Appelant à mettre fin à la répression et à la violence qui visent systématiquement les défenseures et les communautés luttant pour leurs droits, plusieurs actions ont été organisées. L’une des plus récentes et des plus importantes fut la Journée de solidarité avec le Honduras du 11 octobre, organisée par l’Initiative mésoaméricaine des femmes défenseures des droits humains (qui réunit Just Associates (JASS) ; Consorcio Oaxaca (Mexique) ; UDEFEGUA (Guatemala) ; Colectiva Feminista (El Salvador) ; le Fonds pour les femmes d’Amérique centrale (FCAM) et l’AWID). Cent vingt et un défenseur-e-s, réseaux et organisations internationales des droits humains ainsi que des activistes provenant de dix pays ont exigé la fin de la répression et de la violence au Honduras. 

Par exemple, des lettres ont été déposées aux ambassades du Honduras du Royaume-Uni, de la Colombie, du Mexique, des États-Unis, du Salvador, du Nicaragua et du Panama, et plusieurs manifestations ont eu lieu. Au Honduras, dans le but de défier l’autorité, plus de 100 personnes provenant d’au moins dix organisations ont manifesté devant la Dinant Corporation, appartenant à Miguel Facusse.

Plus récemment, le 25 novembre pour être précis, Journée internationale pour l’élimination de la violence à l’égard des femmes, les organisations de femmes du Honduras, avec l’appui d’ONU Femmes, ont marché dans les rues pour protester contre les morts violentes de femmes. D’après le site web Dites non, des milliers de femmes de tous âges ont envahi les rues pour exiger que les responsables des morts de femmes soient traduits en justice. Au rythme de la batucada, des personnes et des représentant-e-s d’organisations ont marché jusqu’à la place Merced à Tegucigalpa, puis vers le Congrès national, pour protester contre la violence.

Ces manifestations ont été décrites par Karla Lara, du Réseau national des femmes défenseures des droits humains du Honduras (La Red Nacional de Defensoras de DDHH de Honduras) comme une action parmi tant d’autres organisées par le peuple depuis le coup d'État. Elle a signalé à l’AWID qu’en dépit de ce type d’actions, le « régime » ne dit rien et ne se prononce jamais sur la situation des droits humains.
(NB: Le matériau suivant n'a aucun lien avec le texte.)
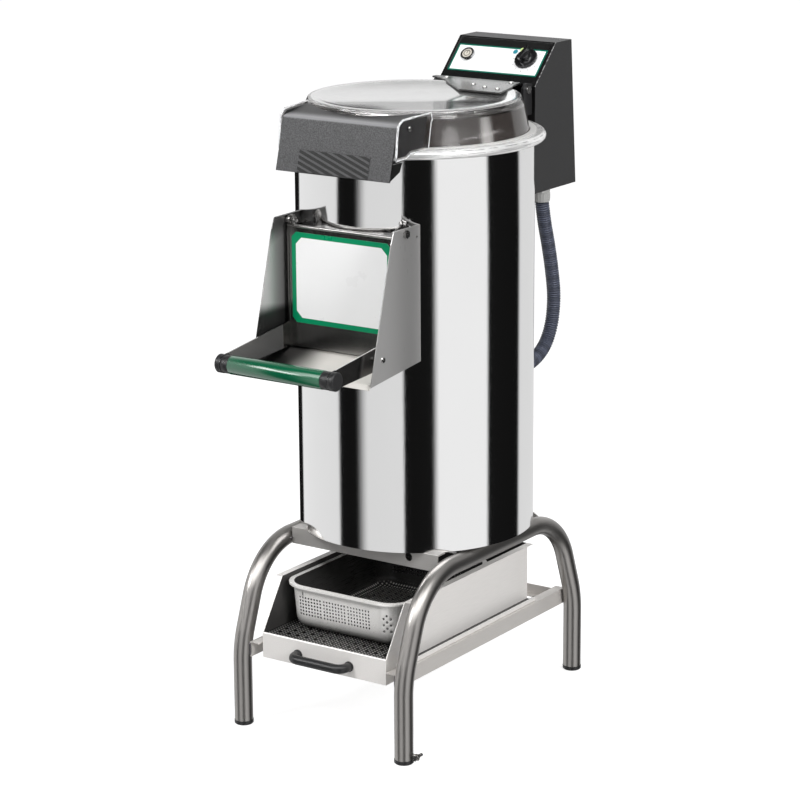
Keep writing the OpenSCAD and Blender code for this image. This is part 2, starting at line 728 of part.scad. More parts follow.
module lid_gasket() color(black) seated() translate([0, drum_axis_y, 0]) rotate_extrude($fn = 128)
    polygon([
        [lid_r + 0.1, rim_z + 1], [rim_lip_r - 0.5, rim_z + 1], [rim_lip_r - 0.5, rim_top_z + seat],
        [rim_lip_r + 8, rim_top_z + seat], [rim_lip_r + 8, rim_top_z + 2.3], [lid_r - 0.6, rim_top_z + 2.3]
    ]);

// Outline of the cover's outer face from its foot, round its front edge and back up to the lid
function cover_arc(inner) = [
    for (a = [cover_lean:15:90 - cover_top_slope])
        let (r = cover_round - inner) [
            cover_edge_y + cover_round * 1.1 - r * cos(a), cover_edge_z - cover_round + r * sin(a)
        ]
];
cover_outer = concat(
    [[cover_foot_y, cover_foot_z]], cover_arc(0),
    [[cover_edge_y + 100, cover_edge_z + 100 * tan(cover_top_slope)]]
);
cover_inner = concat(
    [[cover_edge_y + 100, cover_edge_z + 100 * tan(cover_top_slope) - cover_t]],
    [for (i = [len(cover_arc(cover_t)) - 1:-1:0]) cover_arc(cover_t)[i]],
    [[cover_foot_y + cover_t, cover_foot_z]]
);
grip_half = 75;
grip_z = cover_foot_z + 2;
grip_h = 38;
module cover_ribs() intersection() {
    translate([0, cover_foot_y, cover_foot_z]) rotate([-cover_lean, 0, 0])
        translate([-grip_half, -1.6, 2]) cube([2 * grip_half, 3, grip_h]);
    for (i = [0:rib_count - 1])
        translate([(i - (rib_count - 1) / 2) * 2 * grip_half / rib_count, cover_foot_y, cover_foot_z + 21])
            rotate([-cover_lean, 0, 0]) rotate([0, 56, 0]) translate([-3, -3, -60]) cube([5, 6, 120]);
}
module lid_cover() color(dark) seated() {
    difference() {
        union() {
            across(-cover_half, cover_half) polygon(concat(cover_outer, cover_inner));
            both_sides() across(cover_half - cover_t, cover_half) polygon([
                [cover_foot_y + 0.5, cover_foot_z + 1], [cover_foot_y + 32, cover_foot_z + 14],
                [cover_foot_y + 40, cover_foot_z + 30], [cover_foot_y + 10, cover_foot_z + 30]
            ]);
            both_sides() across(cover_half - cover_t, cover_half) polygon([
                [ear_screw_y - 9, ear_screw_z - 9], [ear_screw_y + 8, ear_screw_z - 9],
                [ear_screw_y + 8, ear_screw_z + 2.5], [ear_screw_y - 3, ear_screw_z + 2.5],
                [ear_screw_y - 9, ear_screw_z + 0.8]
            ]);
        }
        translate([0, drum_axis_y, shoulder_z - 20]) cylinder(h = 60, r = lid_top_r + 6.5, $fn = 128);
        translate([0, drum_axis_y, lid_top_z - 8]) cylinder(h = 60, r = lid_top_r + 1, $fn = 128);
        for (s = [-1, 1]) translate([s * (cover_half + 16), cover_edge_y + 46, lid_top_z - 40])
            rotate([0, 0, s * -17]) translate([-20, 0, 0]) cube([40, 120, 80]);
        both_sides() bar_x(cover_half - 10, cover_half + 20, 2.6, ear_screw_y, ear_screw_z);
    }
    cover_ribs();
}

leaf_screws = [[66, 147], [98, 139], [30, 165], [-60, 214], [80, 214]];
module lid_screws() color(steel) seated() {
    both_sides() translate([cover_half + 10.5, ear_screw_y, ear_screw_z]) rotate([0, -90, 0])
        pan_head(5, 14);
    for (s = leaf_screws) translate([s[0], s[1], lid_top_z + leaf_t]) rotate([180, 0, 0])
        pan_head(5, leaf_t + 1);
}

// Plate on the lid, with the knuckle that turns on the hinge pin
module hinge_leaf() color(steel) seated() difference() {
    union() {
        translate([0, 0, lid_top_z]) linear_extrude(leaf_t) polygon([
            [-hinge_half + 1, hinge_y - 26], [-hinge_half + 1, hinge_y - 14], [hinge_half - 1, hinge_y - 14],
            [hinge_half + 5, 196], [108, 173], [126, 102], [40, 102], [-58, 200]
        ]);
        across(-hinge_half + 1, hinge_half - 1) {
            polygon([
                [hinge_y - 20, lid_top_z], [hinge_y - 1, hinge_z + 3], [hinge_y + 3, hinge_z + 6.5],
                [hinge_y - 14, lid_top_z + leaf_t], [hinge_y - 20, lid_top_z + leaf_t]
            ]);
            translate([hinge_y, hinge_z]) circle(knuckle_r);
        }
    }
    bar_x(-hinge_half - over, hinge_half + over, hinge_pin_d / 2 + fit, hinge_y, hinge_z);
    for (s = leaf_screws) bar_z(lid_top_z - over, lid_top_z + leaf_t + over, 2.5, s[0], s[1]);
}

module hinge_pin() color(steel) seated() {
    bar_x(-hinge_half - hinge_ear_t, hinge_half + hinge_ear_t, hinge_pin_d / 2, hinge_y, hinge_z);
    both_sides() bar_x(hinge_half + hinge_ear_t, hinge_half + hinge_ear_t + 4, hinge_pin_d / 2 + 3, hinge_y, hinge_z);
}

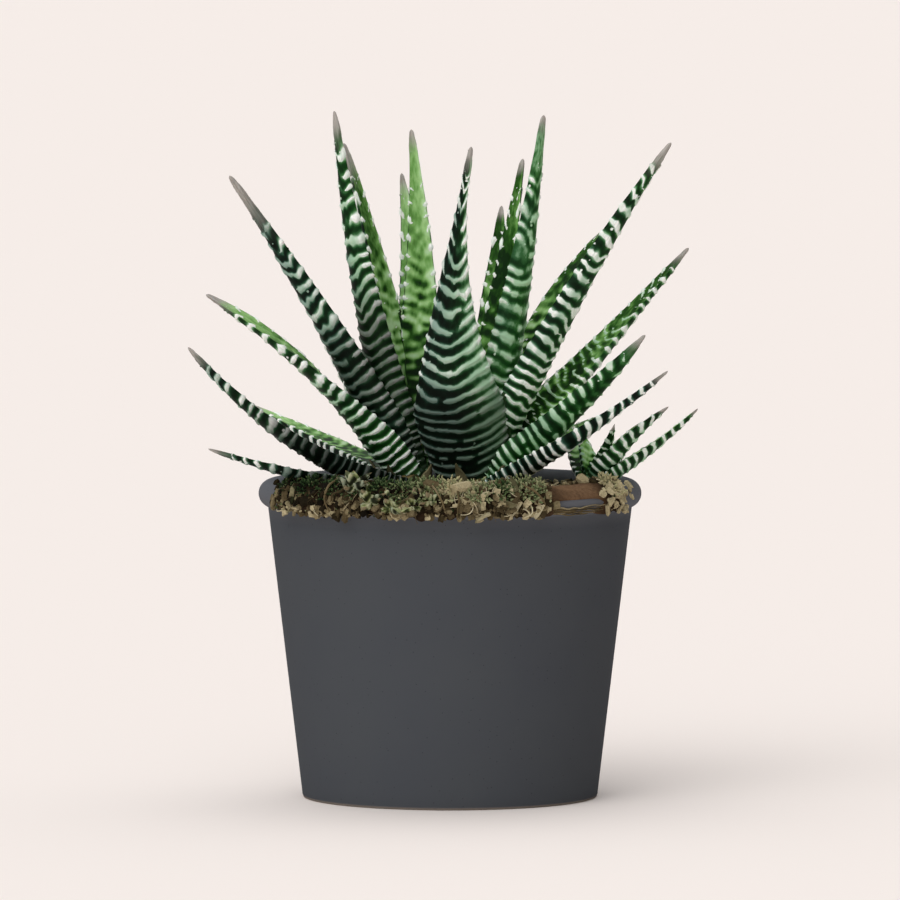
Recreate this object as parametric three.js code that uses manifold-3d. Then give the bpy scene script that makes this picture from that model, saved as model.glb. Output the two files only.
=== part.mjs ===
// Potted zebra haworthia: two grown rosettes and a young one in a round pot, as a three.js scene graph.
// Millimetres, +Z up. The origin is the centre of the pot's foot; the front of the plant faces -Y.

import * as THREE from 'three';
import { mergeVertices } from 'three/addons/utils/BufferGeometryUtils.js';
import Module from 'manifold-3d';

// Clear space kept between pieces that touch on the real plant.
const GAP = 0.3;

// Pot: a plain tapered body under a thick rolled lip.
const POT_HEIGHT = 83;
const RIM_RADIUS = 50;
const MOUTH_RADIUS = 43.5;
const LIP_HEIGHT = 7;
const BODY_TOP_RADIUS = 47.5;
const FOOT_RADIUS = 38.6;
const FOOT_ROUND = 0.8;
const WALL = 3.6;
const FLOOR = 4;
const POT_SIDES = 32;
const LIP_ARC_STEPS = 3;

// Soil: fills the pot to just below the lip and spills over the front of it.
const SOIL_LEVEL = 80;
const SOIL_HEAP = 0.6;
const SOIL_SIDES = 32;
const SOIL_ROUGHNESS = 1.1;
const HEAP_RADIUS = 33;
const HEAP_RINGS = [26, 19, 12, 6];
const SPILL_TOP = 84.8;
const SPILL_FOOT = 78.6;
const SPILL_RADIUS = 52.2;
const SPILL_SIDES = [0.06, 0.42];
const BARE_LIP_ANGLE = -0.84;
const BARE_LIP_WIDTH = 0.17;

// Bark chips and roots that lie in the top of the soil, fused to it.
const CHIP_COUNT = 26;
const CHIP_SIZE = [5.2, 3.4, 2.2];
const CHIP_TILT = 0.6;
const LITTER_REACH = 0.8;
const ROOT_COUNT = 10;
const ROOT_RADIUS = 0.75;
const ROOT_SIDES = 4;
const ROOT_STEPS = 6;

// Leaf section, from one margin over the rounded back to the other, then the hollow of the inner face.
// Across is a share of half the width and out is a share of the thickness.
const SECTION_ACROSS = [1, 0.64, 0, -0.64, -1, 0];
const SECTION_OUT = [0, 0.74, 1, 0.74, 0, 0.14];
const SECTION_MIDDLE = 0.4;
const STEM_SHARE = 0.8;
const WIDEST = 0.2;
const TAPER_POWER = 0.8;
const TIP_WIDTH = 0.9;
const TIP_THICKNESS = 0.8;

// Raised white bands across the back of each leaf.
const RIDGE_STEP = 8;
const RIDGE_HEIGHT = 0.42;
const TOOTH_HEIGHT = 0.3;
const RIDGES_START = 0.12;
const RIDGES_END = 0.9;

// A leaf is cut to clear a smooth, coarser form of each leaf inside it, larger by the bands and the gap.
const CLEAR_RINGS = 10;
const CLEAR_GROWTH = GAP + RIDGE_HEIGHT;

// Short stems, each with a few dry leaf bases in the soil round its foot.
const STEM_SIDES = 12;
const STEM_DEPTH = 16;
const DRY_SCALES = 5;
const DRY_SCALE_LENGTH = 11;
const DRY_SCALE_WIDTH = 5.4;
const DRY_SCALE_THICKNESS = 1.4;
const DRY_SCALE_SINK = 4;

const STEMS = {
  left: { x: -10.5, y: 5, radius: 4.6, top: 92 },
  right: { x: 7.6, y: -4, radius: 4.6, top: 92 },
  pup: { x: 37, y: -9, radius: 2.8, top: 86.5 },
};

// The broad front leaf is widest higher up and tapers faster, and one leaf turns over along its length.
const BROAD = { widest: 0.29, taper: 1.45 };
const TWISTED = { roll: 45, twist: -90 };

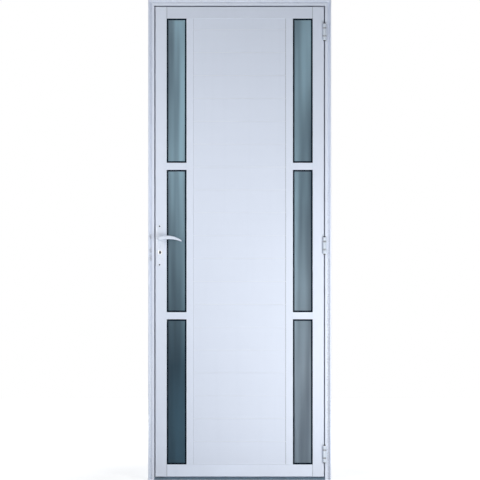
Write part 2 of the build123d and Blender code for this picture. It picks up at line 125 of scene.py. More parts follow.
def powder_coat(name, tone, along, seed, spots=(), seams=(), edges=()):
    """Satin powder coat over an extrusion that runs along one axis: orange peel, die lines, dust, and
    painted light and shade where asked.

    spots are grey marks and patches of painted shade and painted light on the front, as (x, z, half
    width, half height, depth, colour).
    seams are upright lines of painted shade where parts meet, as (x, half width, depth).
    edges are level lines of painted highlight along joints, as (first height, pitch, half width,
    depth).
    """
    made, tree, place = blank(name)
    die_stretch = tuple(0.02 if axis == along else 1.0 for axis in "XYZ")
    shift = (seed * 0.7, seed * 0.3, seed * 0.9)
    clouds = mottle(tree, place, 3.1, detail=3.0, shift=shift)
    drips = mottle(tree, place, 38.0, stretch=(1.0, 1.0, 0.035), detail=2.0, shift=shift)
    specks = mottle(tree, place, 240.0, detail=1.0, shift=shift)
    peel = mottle(tree, place, 620.0, detail=1.0)
    die_lines = mottle(tree, place, 330.0, stretch=die_stretch, detail=2.0)
    parts = add(tree, "ShaderNodeSeparateXYZ", {0: place})
    height = parts.outputs[2]

    colour = blend(tree, remap(tree, clouds, 0.35, 0.65, 0.0, 0.05), tone, rain_grey, "MULTIPLY")
    colour = blend(tree, remap(tree, drips, 0.52, 0.75, 0.0, 0.10), colour, rain_grey, "MULTIPLY")
    near_floor = remap(tree, height, 0.16, 0.0, 0.0, 0.10)
    colour = blend(tree, times(tree, near_floor, remap(tree, clouds, 0.3, 0.6)), colour, dust_brown)
    colour = blend(tree, remap(tree, specks, 0.70, 0.78, 0.0, 0.12), colour, dust_brown)
    # grey marks, painted shade and painted light on the front
    for spot_x, spot_z, half_width, half_height, depth, spot_colour in spots:
        spot = add(tree, "ShaderNodeMapping", {
            "Vector": place,
            "Location": (-spot_x / half_width, -spot_y / spot_deep, -spot_z / half_height),
            "Scale": (1 / half_width, 1 / spot_deep, 1 / half_height)}).outputs[0]
        away = add(tree, "ShaderNodeVectorMath", {0: spot}, operation="LENGTH").outputs["Value"]
        ragged = reckon(tree, "ADD", away, remap(tree, specks, 0.3, 0.7, -0.5, 0.5))
        colour = blend(tree, remap(tree, ragged, 0.2, 1.1, depth, 0.0), colour, spot_colour)
    # painted shade along the seams where parts meet
    for seam, half_width, depth in seams:
        away = away_from(tree, parts.outputs[0], seam)
        seam_shade = remap(tree, away, half_width, half_width * 0.4, 0.0, depth)
        colour = blend(tree, seam_shade, colour, rub_and_shade_grey)
    # painted highlight along level edges
    for first, pitch, half_width, depth in edges:
        away = reckon(tree, "PINGPONG", reckon(tree, "SUBTRACT", height, first), pitch / 2)
        edge_highlight = times(tree, remap(tree, away, half_width, half_width * 0.6, 0.0, depth),
                      remap(tree, clouds, 0.40, 0.60, 0.5, 1.0))
        colour = blend(tree, edge_highlight, colour, painted_highlight_white)
    gloss = remap(tree, clouds, 0.3, 0.7, 0.34, 0.44)
    bumps = relief(tree, peel, 0.00012, 0.6, relief(tree, die_lines, 0.00005, 0.5))
    surface(tree, {"Base Color": colour, "Roughness": gloss, "Normal": bumps})
    return made


def dress(material, *names):
    """Gives CAD nodes a finish."""
    for name in names:
        slots = nodes[name].data.materials
        for number in range(max(len(slots), 1)):
            if len(slots) > number:
                slots[number] = material
            else:
                slots.append(material)


def tone_of(share):
    """The coat's white, a shade darker or lighter."""
    return tuple(channel * share for channel in coat_white[:3]) + (1.0,)


lock_spots = (
    # small grey marks beside the lock
    (-0.3890, 1.063, 0.0070, 0.012, 0.50, rub_and_shade_grey),
    (-0.3890, 1.004, 0.0065, 0.015, 0.50, rub_and_shade_grey),
    (-0.3895, 0.971, 0.0065, 0.018, 0.55, rub_and_shade_grey),
    # painted light: a paler recess low on the lock upright
    (-0.3890, 0.350, 0.0070, 0.550, 0.90, painted_highlight_white),
    # painted shade: a darker recess high on the lock upright
    (-0.3890, 1.800, 0.0070, 0.500, 0.15, rub_and_shade_grey),
)
# painted shade: a darker recess low on the hinge upright
hinge_spots = ((0.3885, 0.40, 0.0070, 0.85, 0.45, rub_and_shade_grey),)
# painted light: a paler recess along the head
head_spots = ((0.0, 2.089, 1.0, 0.0060, 1.0, painted_highlight_white),)
dress(powder_coat("lock jamb coat", tone_of(1.0), "Z", 1, lock_spots), "lock_jamb")
dress(powder_coat("hinge jamb coat", tone_of(1.01), "Z", 2, hinge_spots), "hinge_jamb")
dress(powder_coat("head coat", tone_of(1.05), "X", 3, head_spots), "head")

# Frame screws
# Four countersunk zinc-plated screws fix each upright to the wall, through its inner wall. The
# closed leaf hides them.
screw_depth_y = -0.010
first_screw, screw_pitch, screw_count = 0.300, 0.500, 4
jamb_face = 0.373
recess_long, recess_wide, recess_up = 1.15, 0.24, 0.75


def plated_steel(name, tone, grime, share):
    """Dull zinc plate: fine crystals, a little grime."""
    made, tree, place = blank(name)
    crystals = mottle(tree, place, 900.0, detail=2.0)
    smears = mottle(tree, place, 55.0, detail=3.0)
    bright = tuple(min(1.0, channel * 1.35) for channel in tone[:3]) + (1.0,)
    colour = blend(tree, remap(tree, crystals, 0.4, 0.6, 0.0, 0.5), tone, bright)
    colour = blend(tree, remap(tree, smears, 0.45, 0.7, 0.0, share), colour, grime)
    gloss = remap(tree, smears, 0.3, 0.7, 0.30, 0.5)
    surface(tree, {
        "Base Color": colour, "Metallic": 1.0, "Roughness": gloss,
        "Normal": relief(tree, crystals, 0.00004, 0.5)})
    return made


zinc = plated_steel("zinc plate", (0.62, 0.63, 0.64, 1.0), rub_and_shade_grey, 0.35)
# near-black screw heads for the handle plates, much darker than the zinc
near_black_screw_steel = plated_steel("near-black screw steel", (0.030, 0.036, 0.045, 1.0),
                        (0.012, 0.012, 0.013, 1.0), 0.6)


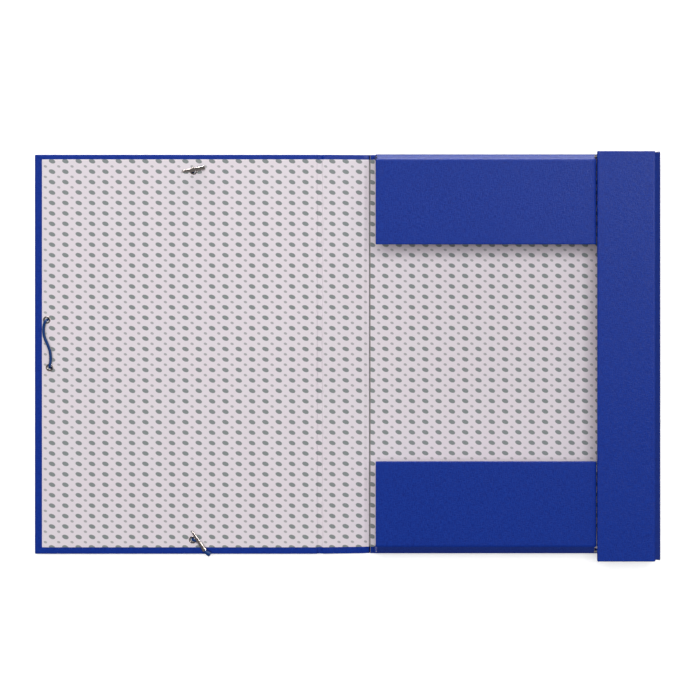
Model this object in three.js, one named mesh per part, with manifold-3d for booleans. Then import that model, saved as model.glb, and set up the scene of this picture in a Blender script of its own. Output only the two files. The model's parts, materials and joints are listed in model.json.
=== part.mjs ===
// A folio folder-box for library and archive papers, lying open on a table with its inside up.
// A cloth-covered case (cover, spine and back) carries a tray with three two-fold flaps on its
// back board. An elastic cord runs through four eyelets in the cover and ends in two metal tags.
//
// Millimetres, +Z up. The origin is the centre of the back board's outer face, which lies on the
// table. +X points to the fore edge of the back, +Y to its head.

import * as THREE from 'three';
import { mergeVertices } from 'three/addons/utils/BufferGeometryUtils.js';
import Module from 'manifold-3d';

const wasm = await Module();
wasm.setup();

// ---------------------------------------------------------------- driving dimensions

const CASE_HEIGHT = 344.4;
const BACK_WIDTH = 244.6;
const COVER_WIDTH = 242.75;
const SPINE_WIDTH = 34.5;
const HALF_JOINT = 3.05;

const BOARD = 2.1;
const CLOTH = 0.35;
const LINING = 0.3;
const GLUE = 0.05;
const FOLD_GAP = 0.45;
const LINED_FOLD_GAP = 0.85;

const HEAD_MARGIN = 4.1;
const TAIL_MARGIN = 5.7;
const FORE_MARGIN = 5.2;
const BACK_MARGIN = 3.6;
const FLAP_MARGIN = 8;

const WALL_BASE = 3.05;
const TOP_WALL_LINE = 171;
const BOTTOM_WALL_LINE = -168.4;
const FORE_WALL_LINE = 122.8;
const TRAY_START = -118.5;
const TRAY_END = 118.8;
const TOP_EDGE_WIDTH = 6.8;
const BOTTOM_EDGE_WIDTH = 10.6;
const FORE_EDGE_WIDTH = 8.6;
const EDGE_SETBACK = 1.2;
const EDGE_FOLD = Math.PI / 4;
const LEAF_LEVEL = 31;
const FORE_LEAF_LEVEL = 34.8;
const TOP_LEAF_DEPTH = 71.8;
const BOTTOM_LEAF_DEPTH = 71.8;
const FORE_LEAF_DEPTH = 48.4;
const FORE_FLAP_HEIGHT = 346.2;
const LEAF_END = 67.9;
const TONGUE_WIDTH = 14;

const CORD_DIAMETER = 2.2;
const COVER_LIFT = 2.75;

const EYELET_HOLE = 2.05;
const EYELET_BARREL = 2.35;
const EYELET_FLANGE = 3.35;
const FLANGE_THICKNESS = 0.35;
const PUNCHED_HOLE = 2.45;
const ROUND_SIDES = 20;

const TAG_BASE = 6.1;
const TAG_LENGTH = 20;
const TAG_HEIGHT = 3;
const TAG_METAL = 0.35;
const CRIMP_WIDTH = 3.6;
const CRIMP_START = 2.4;
const TONGUE_BAR_WIDTH = 2.5;
const TONGUE_BAR_DEPTH = 1.9;
const TONGUE_BAR_END = -2.6;

// ---------------------------------------------------------------- derived sizes

const BOARD_LEVEL = CLOTH + GLUE;
const LINING_LEVEL = BOARD_LEVEL + BOARD + GLUE;
const WRAPPED = LINING_LEVEL + CLOTH;
const HALF_HEIGHT = CASE_HEIGHT / 2;
const HALF_WIDTH = BACK_WIDTH / 2;
const SPINE_SPAN = SPINE_WIDTH + 2 * HALF_JOINT;
const SPINE_TILT = Math.asin(COVER_LIFT / SPINE_SPAN);
const BACK_HINGE = -HALF_WIDTH - HALF_JOINT;
const COVER_HINGE = BACK_HINGE - SPINE_SPAN * Math.cos(SPINE_TILT);
const FORE_EDGE = COVER_HINGE - HALF_JOINT - COVER_WIDTH;
const EYELET_LOW = COVER_LIFT - GLUE - FLANGE_THICKNESS;
const EYELET_HIGH = COVER_LIFT + WRAPPED + GLUE + FLANGE_THICKNESS;

// eyelet centres as [distance from the cover's fore edge, Y]
const EYELETS = {
  upper_end_eyelet: [136.9, 158.1],
  upper_fore_eyelet: [10.3, 29.6],
  lower_fore_eyelet: [12.8, -11.4],
  lower_end_eyelet: [136.3, -159.9],
};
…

Interrogée sur la manière dont la communauté internationale pourrait aider, Lara insiste sur l’importance de maintenir une information actualisée à l’extérieur du Honduras sur ce qui se passe dans le pays et d’attirer l’attention sur la situation à l’échelon mondial, notamment en dénonçant les violations des droits humains. 

Elle est de l’avis qu’en l’absence d’une information réelle sur ce qui se passe dans le pays, les personnes finiront par croire tout ce que disent les médias, penseront que tout va bien dans la « démocratie » hondurienne, qu’il y a des élections démocratiques, la paix et juste quelques cas isolés de délinquance courante, de guerre entre trafiquants de drogue et de crimes passionnels, alors qu’en réalité, le Honduras est dirigé par un régime militaire, fondamentaliste, capitaliste, raciste, homophobe – ce n’est pas une démocratie.